Check the network connection between HMaster and dependent components.

  1. On the FusionInsight Manager, choose Cluster >Name of the desired cluster > Services > HBase.

  2. Click Instance and the HMaster instance list is displayed. Record the management IP Address in the row of HMaster(Active).

  3. Use the IP address obtained in 24 to log in to the host where the active HMaster runs as user omm .

  4. Run the ping command to check whether communication between the host that runs the active HMaster and the hosts that run the dependent components. (The dependent components include ZooKeeper, HDFS and Yarn. Obtain the IP addresses of the hosts that run these services in the same way as that for obtaining the IP address of the active HMaster.)

    • If yes, go to 29.

    • If no, go to 27.

  5. Contact the administrator to restore the network.

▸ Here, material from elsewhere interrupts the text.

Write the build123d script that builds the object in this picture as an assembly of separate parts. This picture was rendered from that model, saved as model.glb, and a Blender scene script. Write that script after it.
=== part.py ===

  6. In the alarm list, check whether HBase Service Unavailable is cleared.

    • If yes, no further action is required.

    • If no, go to 29.

Collect fault information.

  1. On the FusionInsight Manager, choose O&M > Log > Download.

  2. Select the following nodes in the required cluster from the Service drop-down list:

    • ZooKeeper

    • HDFS

    • HBase

  3. Click image1 in the upper right corner, and set Start Date and End Date for log collection to 10 minutes ahead of and after the alarm generation time, respectively. Then, click Download.

  4. Contact the O&M personnel and send the collected logs.

Alarm Clearing

After the fault is rectified, the system automatically clears this alarm.